Understanding HDFS Quotas and Their Use Cases
Learn how HDFS quotas help manage storage limits and maintain cluster health in Hadoop ecosystems
As big data volumes grow, it’s easy for storage consumption in a Hadoop Distributed File System (HDFS) to spiral out of control. Without constraints, users or applications can quickly fill the cluster, degrading performance and risking system failure.
To combat this, HDFS offers quota management features — enabling administrators to set limits on both the number of files and directories and the amount of space used by a directory.
In this post, we’ll explore how HDFS quotas work, how to configure them, and common use cases for controlling and monitoring storage usage in distributed environments.
What Are HDFS Quotas?
HDFS quotas are administrative controls that restrict resource usage in specific directories.
There are two main types:
- Namespace Quota: Limits the total number of files and directories
- Storage Quota (Space Quota): Limits the total disk space (in bytes) used
Quotas apply recursively to all files and subdirectories within the target directory.
Enabling Quotas in HDFS
Only HDFS administrators or users with superuser privileges can set quotas.
Set Namespace Quota:
hdfs dfsadmin -setQuota 100000 /user/data
This limits /user/data
to 100,000 files and directories combined.
Set Storage Quota:
hdfs dfsadmin -setSpaceQuota 500g /user/data
This restricts the total disk space in /user/data
to 500 GB.
You can combine both:
hdfs dfsadmin -setQuota 200000 -setSpaceQuota 1t /project/marketing
Viewing and Removing Quotas
Check quotas for a directory:
hdfs dfs -count -q /user/data
Output format:
QUOTA REM_QUOTA SPACE_QUOTA REM_SPACE_QUOTA DIR_COUNT FILE_COUNT CONTENT_SIZE PATHNAME
100000 99980 500000000000 499000000000 10 10 1000000000 /user/data
Remove Namespace Quota:
hdfs dfsadmin -clrQuota /user/data
Remove Space Quota:
hdfs dfsadmin -clrSpaceQuota /user/data
What Happens When a Quota is Exceeded?
- If a namespace quota is exceeded, new files or directories cannot be created.

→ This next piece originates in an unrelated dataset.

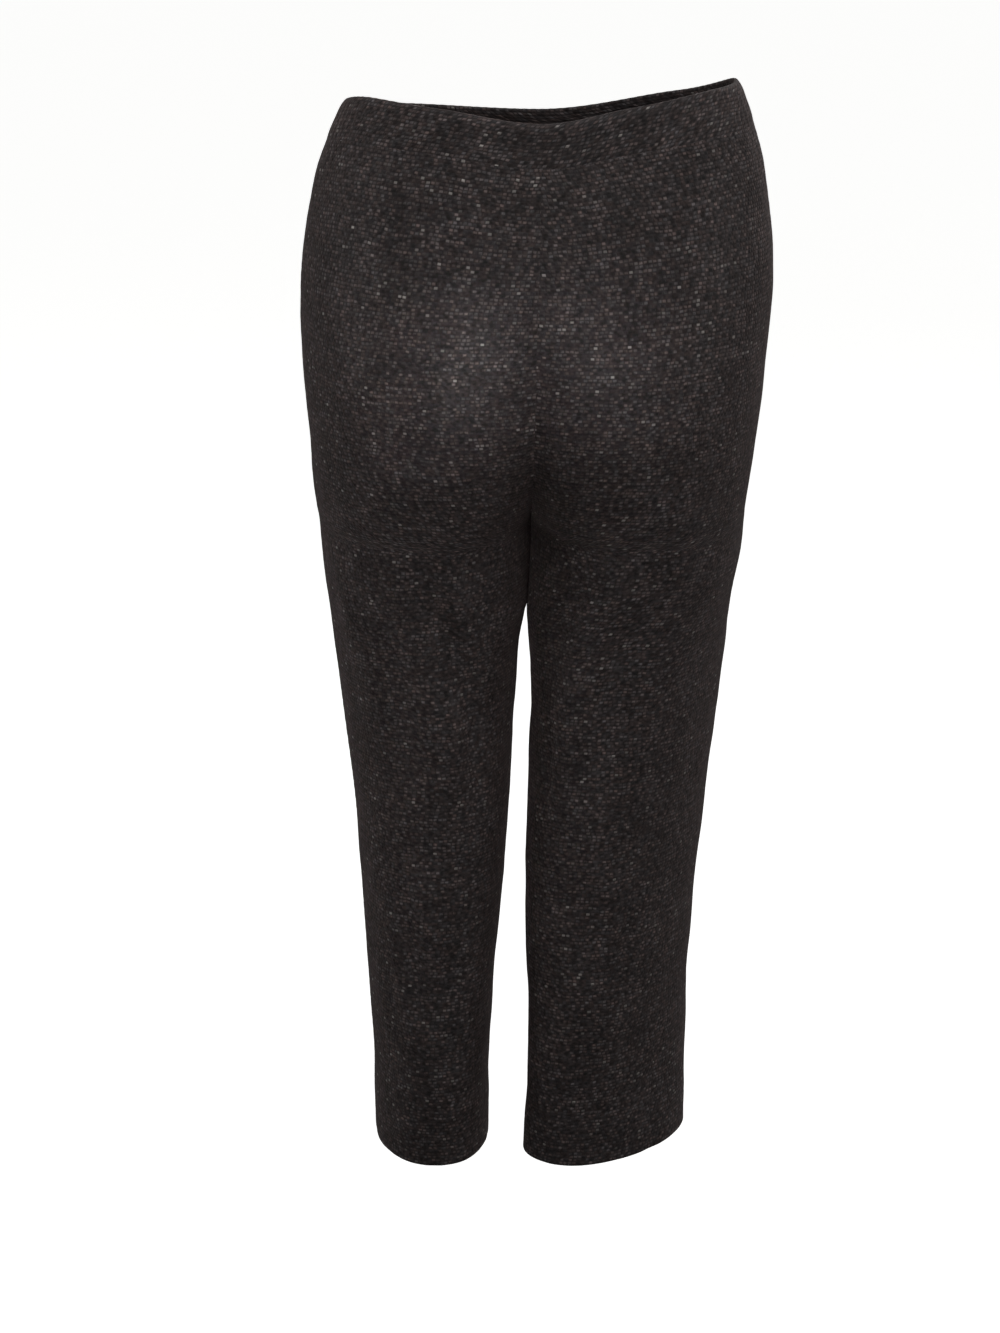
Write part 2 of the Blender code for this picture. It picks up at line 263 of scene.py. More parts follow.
inmost = {side: inmost_of(side) for side in (LEFT, RIGHT)}
middle_line = (inmost[LEFT] + inmost[RIGHT]) / 2
half_gap = (inmost[LEFT] - inmost[RIGHT]) / 2
hard = PRESSED_IN * smoothstep((levels - levels[0]) / PRESSED_BELOW)
held_flat = {}
for name, (side, facing) in PANELS.items():
    across, drop = worn[name][:, :, 0], -worn[name][:, :, 2]
    to_middle, to_inmost, press = (
        np.interp(drop, levels, values) for values in (middle_line, half_gap, hard)
    )
    from_middle = side * (across - to_middle)
    below_crotch = drop > levels[0]
    touching = smoothstep((PARTED + PARTING - drop) / PARTING) * below_crotch
    held_flat[name] = touching * smoothstep(1 - (from_middle - to_inmost) / FLATTENED)
    pushed = from_middle - (to_inmost + press) * held_flat[name]
    # What would pass the middle lies flat along it, with a soft bend on either side.
    bend = press / 2 + WELD
    flat_against = np.where(pushed > bend, pushed, np.maximum(pushed + bend, 0) ** 2 / (4 * bend))
    across[below_crotch] = (to_middle + side * (flat_against + SEAM_LEFT_OPEN))[below_crotch]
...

- If a storage quota is exceeded, file writes or appends are blocked.
Users will see an error such as:
org.apache.hadoop.hdfs.protocol.QuotaExceededException: The quota of /user/data is exceeded
Existing data is not deleted, but no further modifications are allowed until the usage drops below the quota.
Use Cases for HDFS Quotas
- Multi-Tenant Environments
Quota ensures fair storage usage across departments, projects, or user groups. Each tenant can be allocated a predefined storage limit.
- Cost Control
Set quotas to control HDFS consumption and indirectly limit cloud costs in hybrid deployments (e.g., S3-backed HDFS or ephemeral clusters).
- Preventing Abuse
Restrict excessive file creation or oversized writes by rogue jobs or misconfigured pipelines.
- Capacity Planning
Monitor how different teams use HDFS and adjust quotas based on project priority or expected growth.
- Data Governance and Compliance
Ensure that certain datasets do not exceed policy-defined retention or volume constraints, especially for regulated industries.
Automating Quota Monitoring
Use Hadoop metrics, Ambari, Cloudera Manager, or custom scripts to:
- Alert when usage approaches quota limits
- Automatically generate quota reports
- Integrate with Grafana or Prometheus for dashboarding
Sample command for cron monitoring:
hdfs dfs -count -q -h /data | awk '$2 < 1000 { print $NF " nearing namespace quota" }'
Best Practices
- Set quotas at directory creation time for user home or project folders
- Monitor small file growth — excessive metadata counts against namespace quota
- Avoid excessive nested directories, which also count as objects
- Alert users ahead of quota breach for proactive cleanup
- Regularly review and adjust quotas based on actual usage trends
Conclusion
HDFS quotas are a powerful tool for controlling and managing storage usage in large Hadoop environments. By enforcing namespace and space limits, administrators can prevent system overloads, promote fairness among users, and align storage usage with organizational policies.
Implementing quotas as part of your data governance and capacity planning strategy ensures your Hadoop cluster remains healthy, scalable, and cost-effective.